REBOL splits the process up into several steps. The load
function changes the text into a nested data structure
with word values in it (among others) and binds those
word values to the global context (system/words). The
resulting data structure is then treated like virtual
machine code by functions like do and if, but treated
like compiler intermediate code by functions like use,
make object!/function! and bind. Every word value has a
direct pointer to its associated context assigned by
bind, no matter where it was defined.
REBOL's half-compiled, half-interpreted code is faster
than a straight interpreter at runtime, but harder to
explain. It's more flexible than a compiler (and faster
to get through the compilation parts than badly designed
languages like C) but has more runtime overhead.
There are tradeoffs to make with any language design -
personally, I like the results with REBOL.

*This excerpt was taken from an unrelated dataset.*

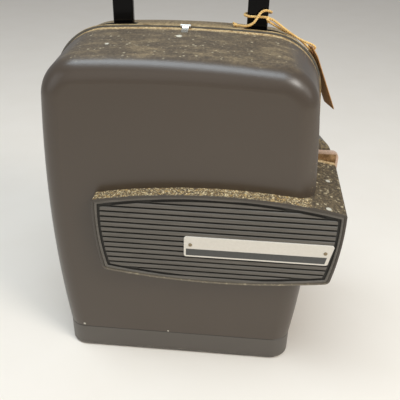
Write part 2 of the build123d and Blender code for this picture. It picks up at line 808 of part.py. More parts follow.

> > There are some problems in allowing a word to be removed
> > from a context. Adding should be feasible, I think.
>
>What kind of problems ? (I havn't really thought this thru,
>I must admit)
Even the ability to add words to a context would cause a
lot of problems. Consider that nested scoping with direct
binding requires that binding to any (non-global) context
be performed before any code in the associated scope is
executed. If you could add words to that scope at runtime
you would have to rebind the code every time you did so.
Since much of the rebinding code has side effects in REBOL
you would be essentially creating new objects anyway and
then throwing away the original template (something you
can do in simple REBOL code now). This has even more
overhead than doing dynamic binding. Removing words has
the same drawbacks, and more.
The ability to add or remove words from REBOL contexts
would so radically change the semantics of the language
that we would be back to REBOL 1.x, envying Perl speed
instead of matching it, or beating it. Much of our code
would need rewriting too, to match the new semantics.
The dialect would need to change accordingly.